**WORK REQUIRED:** Among the entries that follow, the required portion opens with the line containing "carry(latch, lid, (x, ROD_Y, ROD_Z), hinge, -turn)" and closes with the line containing "before = set(bpy.data.objects)". Give that portion again exactly, and nothing else.

**SOURCE DATA:**
Start

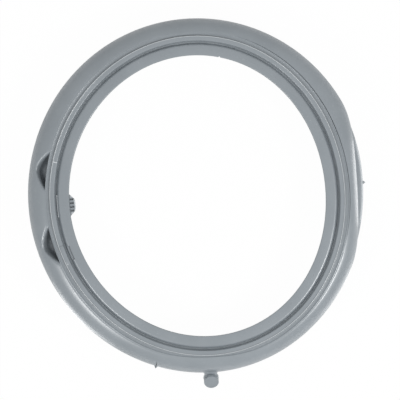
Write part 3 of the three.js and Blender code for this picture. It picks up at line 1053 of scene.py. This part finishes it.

End
Start

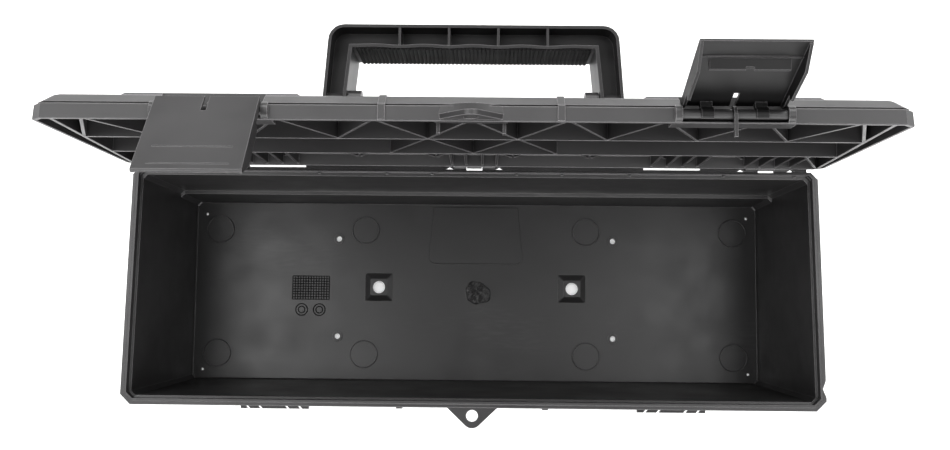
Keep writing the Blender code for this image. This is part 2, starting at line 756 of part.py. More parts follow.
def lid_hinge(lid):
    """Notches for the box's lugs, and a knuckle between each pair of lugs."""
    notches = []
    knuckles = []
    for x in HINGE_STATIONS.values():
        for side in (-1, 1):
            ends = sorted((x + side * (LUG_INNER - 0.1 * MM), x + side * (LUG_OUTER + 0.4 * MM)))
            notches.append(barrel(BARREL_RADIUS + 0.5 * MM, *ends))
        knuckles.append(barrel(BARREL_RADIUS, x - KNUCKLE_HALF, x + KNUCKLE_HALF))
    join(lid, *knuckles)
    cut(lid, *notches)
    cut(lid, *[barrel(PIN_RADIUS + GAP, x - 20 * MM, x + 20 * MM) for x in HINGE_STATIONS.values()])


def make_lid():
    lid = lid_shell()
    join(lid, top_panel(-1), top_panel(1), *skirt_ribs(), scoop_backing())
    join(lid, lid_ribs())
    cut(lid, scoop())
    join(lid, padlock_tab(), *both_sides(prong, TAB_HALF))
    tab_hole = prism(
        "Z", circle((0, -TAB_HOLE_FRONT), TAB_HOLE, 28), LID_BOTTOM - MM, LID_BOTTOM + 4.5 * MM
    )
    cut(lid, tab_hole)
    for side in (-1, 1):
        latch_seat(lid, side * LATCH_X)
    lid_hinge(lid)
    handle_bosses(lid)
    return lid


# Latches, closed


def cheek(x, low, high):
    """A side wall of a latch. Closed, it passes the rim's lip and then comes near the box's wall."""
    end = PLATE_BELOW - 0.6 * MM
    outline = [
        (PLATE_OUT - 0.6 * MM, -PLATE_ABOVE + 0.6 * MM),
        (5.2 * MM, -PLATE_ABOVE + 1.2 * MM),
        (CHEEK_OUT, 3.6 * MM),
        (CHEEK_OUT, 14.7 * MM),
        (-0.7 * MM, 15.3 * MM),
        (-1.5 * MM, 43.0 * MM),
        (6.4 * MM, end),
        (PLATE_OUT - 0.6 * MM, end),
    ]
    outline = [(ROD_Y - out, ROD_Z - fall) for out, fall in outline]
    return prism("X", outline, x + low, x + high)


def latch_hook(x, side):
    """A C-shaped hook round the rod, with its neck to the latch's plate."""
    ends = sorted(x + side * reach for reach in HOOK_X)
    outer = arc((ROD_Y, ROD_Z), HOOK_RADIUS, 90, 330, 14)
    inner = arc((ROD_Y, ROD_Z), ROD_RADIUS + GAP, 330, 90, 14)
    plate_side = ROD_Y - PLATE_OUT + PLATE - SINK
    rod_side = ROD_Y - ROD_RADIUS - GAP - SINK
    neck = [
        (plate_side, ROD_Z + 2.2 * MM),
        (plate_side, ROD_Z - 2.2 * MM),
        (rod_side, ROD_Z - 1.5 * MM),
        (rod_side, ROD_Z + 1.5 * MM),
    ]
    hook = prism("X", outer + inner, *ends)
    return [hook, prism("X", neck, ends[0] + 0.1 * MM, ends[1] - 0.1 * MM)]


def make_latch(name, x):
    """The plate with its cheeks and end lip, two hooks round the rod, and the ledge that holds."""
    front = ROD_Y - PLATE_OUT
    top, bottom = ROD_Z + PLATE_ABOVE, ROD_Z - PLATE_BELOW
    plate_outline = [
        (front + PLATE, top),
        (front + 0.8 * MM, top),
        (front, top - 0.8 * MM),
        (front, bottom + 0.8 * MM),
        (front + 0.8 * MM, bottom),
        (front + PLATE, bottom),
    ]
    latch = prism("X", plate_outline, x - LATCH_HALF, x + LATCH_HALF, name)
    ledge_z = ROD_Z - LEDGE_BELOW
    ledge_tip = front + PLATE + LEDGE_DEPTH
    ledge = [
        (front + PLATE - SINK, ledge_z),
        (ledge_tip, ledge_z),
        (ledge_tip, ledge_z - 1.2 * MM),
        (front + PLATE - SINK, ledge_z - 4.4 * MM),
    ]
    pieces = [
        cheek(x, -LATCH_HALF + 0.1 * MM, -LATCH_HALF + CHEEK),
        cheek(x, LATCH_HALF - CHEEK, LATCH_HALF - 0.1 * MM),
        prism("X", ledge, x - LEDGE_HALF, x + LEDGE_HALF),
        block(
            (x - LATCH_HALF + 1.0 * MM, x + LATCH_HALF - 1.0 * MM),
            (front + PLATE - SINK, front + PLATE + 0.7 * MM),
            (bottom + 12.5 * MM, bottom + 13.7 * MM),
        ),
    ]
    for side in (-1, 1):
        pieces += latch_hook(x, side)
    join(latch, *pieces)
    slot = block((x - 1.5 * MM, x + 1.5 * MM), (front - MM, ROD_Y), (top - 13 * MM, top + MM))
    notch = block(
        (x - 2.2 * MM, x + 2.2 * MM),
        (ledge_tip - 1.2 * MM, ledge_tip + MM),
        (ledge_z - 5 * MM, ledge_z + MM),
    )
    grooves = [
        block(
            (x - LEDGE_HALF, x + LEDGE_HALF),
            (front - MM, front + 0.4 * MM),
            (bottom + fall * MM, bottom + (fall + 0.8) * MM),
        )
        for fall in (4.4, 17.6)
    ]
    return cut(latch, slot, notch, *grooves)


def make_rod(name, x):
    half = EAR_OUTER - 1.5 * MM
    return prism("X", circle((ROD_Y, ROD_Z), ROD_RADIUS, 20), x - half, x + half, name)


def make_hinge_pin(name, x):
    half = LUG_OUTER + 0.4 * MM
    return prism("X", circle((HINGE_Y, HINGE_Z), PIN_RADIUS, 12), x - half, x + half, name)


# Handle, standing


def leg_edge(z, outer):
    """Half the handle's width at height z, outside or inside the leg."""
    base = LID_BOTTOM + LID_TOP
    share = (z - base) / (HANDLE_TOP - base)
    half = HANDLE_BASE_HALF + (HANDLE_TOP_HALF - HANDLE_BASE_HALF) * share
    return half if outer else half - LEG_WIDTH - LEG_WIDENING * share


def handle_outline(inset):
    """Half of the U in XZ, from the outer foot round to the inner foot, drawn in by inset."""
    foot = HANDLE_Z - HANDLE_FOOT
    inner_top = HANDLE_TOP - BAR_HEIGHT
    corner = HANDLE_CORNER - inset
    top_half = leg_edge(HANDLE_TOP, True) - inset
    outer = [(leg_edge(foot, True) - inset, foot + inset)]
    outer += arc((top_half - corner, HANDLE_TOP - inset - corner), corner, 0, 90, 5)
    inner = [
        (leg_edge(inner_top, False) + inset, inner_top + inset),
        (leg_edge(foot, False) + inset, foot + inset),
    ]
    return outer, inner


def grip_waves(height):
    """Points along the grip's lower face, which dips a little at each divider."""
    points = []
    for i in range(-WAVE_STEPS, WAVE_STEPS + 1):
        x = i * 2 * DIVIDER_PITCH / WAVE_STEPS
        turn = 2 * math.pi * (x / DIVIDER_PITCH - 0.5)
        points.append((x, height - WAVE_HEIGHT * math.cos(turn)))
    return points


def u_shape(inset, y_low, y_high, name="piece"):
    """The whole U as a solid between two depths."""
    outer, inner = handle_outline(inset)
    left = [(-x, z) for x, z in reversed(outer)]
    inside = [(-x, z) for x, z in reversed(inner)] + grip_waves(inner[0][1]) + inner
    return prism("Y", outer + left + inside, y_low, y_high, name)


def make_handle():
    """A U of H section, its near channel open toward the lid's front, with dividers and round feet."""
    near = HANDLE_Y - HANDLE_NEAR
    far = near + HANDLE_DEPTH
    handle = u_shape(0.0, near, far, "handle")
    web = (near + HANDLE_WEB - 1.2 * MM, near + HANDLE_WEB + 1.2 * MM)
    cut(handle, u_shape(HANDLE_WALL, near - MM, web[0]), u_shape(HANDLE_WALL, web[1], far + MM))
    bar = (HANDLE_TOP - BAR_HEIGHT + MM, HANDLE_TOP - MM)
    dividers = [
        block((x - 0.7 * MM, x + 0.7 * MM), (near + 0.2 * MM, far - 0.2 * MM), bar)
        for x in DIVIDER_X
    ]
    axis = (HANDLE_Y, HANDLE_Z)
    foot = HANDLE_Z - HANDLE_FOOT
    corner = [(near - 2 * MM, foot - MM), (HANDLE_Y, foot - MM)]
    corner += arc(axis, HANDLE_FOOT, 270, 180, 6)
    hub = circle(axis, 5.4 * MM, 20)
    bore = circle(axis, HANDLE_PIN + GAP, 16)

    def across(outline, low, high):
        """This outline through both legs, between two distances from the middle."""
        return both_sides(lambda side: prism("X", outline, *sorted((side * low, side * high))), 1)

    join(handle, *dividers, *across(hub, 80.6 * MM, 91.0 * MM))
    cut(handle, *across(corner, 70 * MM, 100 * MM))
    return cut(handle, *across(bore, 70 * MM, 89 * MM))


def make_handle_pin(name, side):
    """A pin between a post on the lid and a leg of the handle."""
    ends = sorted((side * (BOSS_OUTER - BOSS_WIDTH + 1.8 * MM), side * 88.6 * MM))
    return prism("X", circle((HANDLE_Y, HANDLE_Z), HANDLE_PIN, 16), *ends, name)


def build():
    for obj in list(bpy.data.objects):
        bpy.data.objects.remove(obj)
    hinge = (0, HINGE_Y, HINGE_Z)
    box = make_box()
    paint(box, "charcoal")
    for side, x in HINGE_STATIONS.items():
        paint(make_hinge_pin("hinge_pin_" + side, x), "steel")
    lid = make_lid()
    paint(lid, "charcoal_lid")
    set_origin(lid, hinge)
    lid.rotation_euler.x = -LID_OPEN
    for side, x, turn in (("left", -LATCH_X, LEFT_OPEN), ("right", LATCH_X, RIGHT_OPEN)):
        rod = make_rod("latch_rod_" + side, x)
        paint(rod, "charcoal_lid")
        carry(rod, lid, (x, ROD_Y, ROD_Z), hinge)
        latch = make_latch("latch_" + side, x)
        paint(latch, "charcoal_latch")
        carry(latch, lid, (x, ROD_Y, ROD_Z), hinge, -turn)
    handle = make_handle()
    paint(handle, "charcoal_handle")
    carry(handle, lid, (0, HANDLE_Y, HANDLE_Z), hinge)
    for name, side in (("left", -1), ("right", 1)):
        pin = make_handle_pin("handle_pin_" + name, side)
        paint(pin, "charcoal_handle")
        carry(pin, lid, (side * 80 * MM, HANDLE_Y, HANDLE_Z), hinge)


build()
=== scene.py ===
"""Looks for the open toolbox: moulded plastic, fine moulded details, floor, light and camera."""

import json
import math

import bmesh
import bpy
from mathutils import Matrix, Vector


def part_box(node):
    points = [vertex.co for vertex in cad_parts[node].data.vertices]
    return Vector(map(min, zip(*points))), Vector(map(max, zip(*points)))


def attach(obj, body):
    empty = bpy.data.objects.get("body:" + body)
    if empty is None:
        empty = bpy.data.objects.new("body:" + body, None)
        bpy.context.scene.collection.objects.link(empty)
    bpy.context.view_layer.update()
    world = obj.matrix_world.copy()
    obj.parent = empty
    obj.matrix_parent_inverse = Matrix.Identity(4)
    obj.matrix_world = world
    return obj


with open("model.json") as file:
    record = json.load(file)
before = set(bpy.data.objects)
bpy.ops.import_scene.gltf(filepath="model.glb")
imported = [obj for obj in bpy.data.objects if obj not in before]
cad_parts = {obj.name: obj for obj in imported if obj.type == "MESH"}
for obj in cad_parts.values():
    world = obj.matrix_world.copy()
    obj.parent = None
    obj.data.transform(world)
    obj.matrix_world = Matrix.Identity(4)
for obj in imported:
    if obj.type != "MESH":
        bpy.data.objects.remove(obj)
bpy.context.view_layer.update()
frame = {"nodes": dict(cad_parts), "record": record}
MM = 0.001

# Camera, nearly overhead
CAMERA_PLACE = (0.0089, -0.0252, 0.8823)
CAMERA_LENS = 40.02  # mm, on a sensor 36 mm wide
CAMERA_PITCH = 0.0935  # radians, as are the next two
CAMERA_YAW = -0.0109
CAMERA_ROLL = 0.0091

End
Start

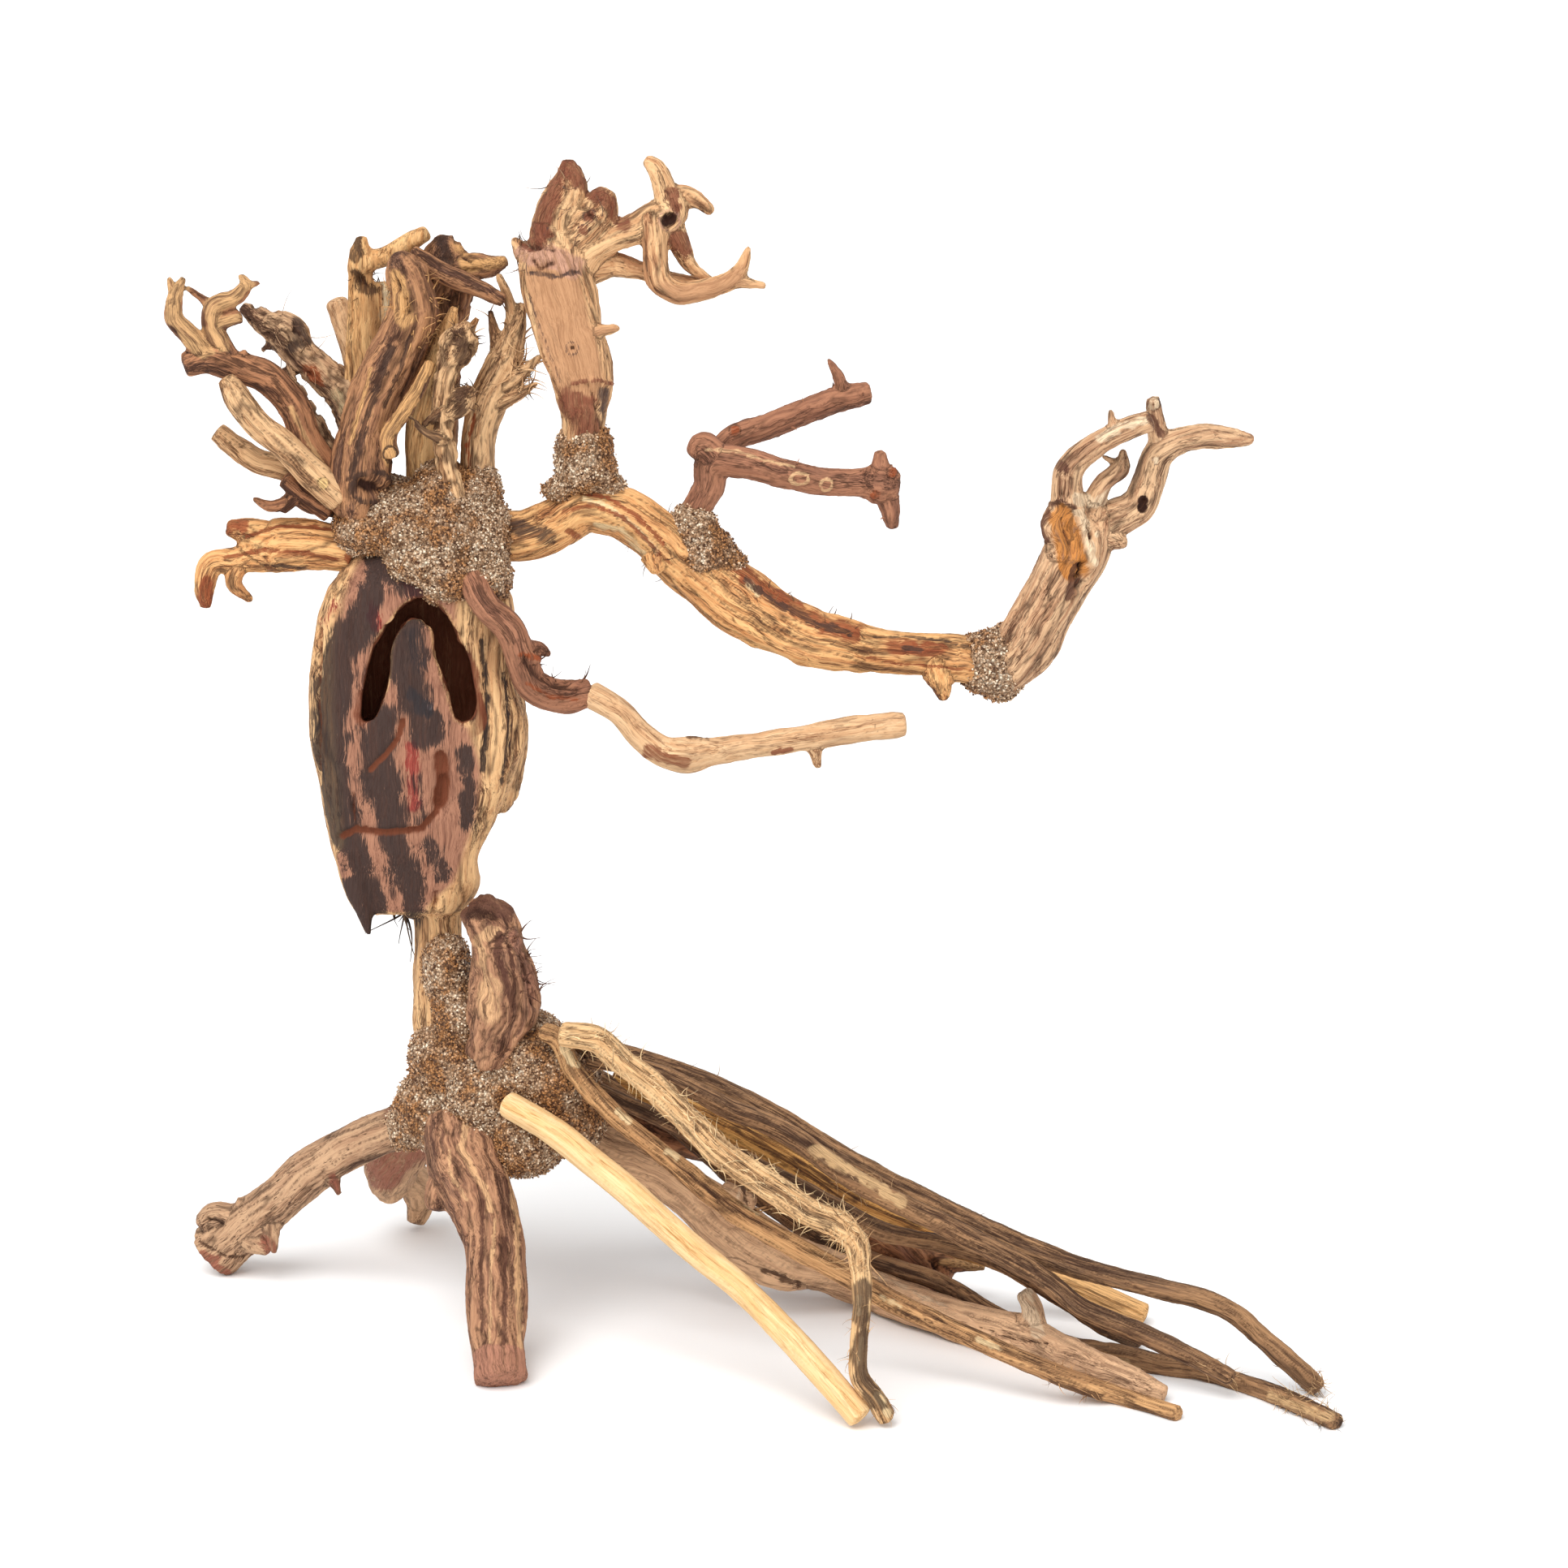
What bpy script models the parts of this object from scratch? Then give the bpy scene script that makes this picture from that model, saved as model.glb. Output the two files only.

End

**CORRECT RESPONSE:**
        carry(latch, lid, (x, ROD_Y, ROD_Z), hinge, -turn)
    handle = make_handle()
    paint(handle, "charcoal_handle")
    carry(handle, lid, (0, HANDLE_Y, HANDLE_Z), hinge)
    for name, side in (("left", -1), ("right", 1)):
        pin = make_handle_pin("handle_pin_" + name, side)
        paint(pin, "charcoal_handle")
        carry(pin, lid, (side * 80 * MM, HANDLE_Y, HANDLE_Z), hinge)


build()
=== scene.py ===
"""Looks for the open toolbox: moulded plastic, fine moulded details, floor, light and camera."""

import json
import math

import bmesh
import bpy
from mathutils import Matrix, Vector


def part_box(node):
    points = [vertex.co for vertex in cad_parts[node].data.vertices]
    return Vector(map(min, zip(*points))), Vector(map(max, zip(*points)))


def attach(obj, body):
    empty = bpy.data.objects.get("body:" + body)
    if empty is None:
        empty = bpy.data.objects.new("body:" + body, None)
        bpy.context.scene.collection.objects.link(empty)
    bpy.context.view_layer.update()
    world = obj.matrix_world.copy()
    obj.parent = empty
    obj.matrix_parent_inverse = Matrix.Identity(4)
    obj.matrix_world = world
    return obj


with open("model.json") as file:
    record = json.load(file)
before = set(bpy.data.objects)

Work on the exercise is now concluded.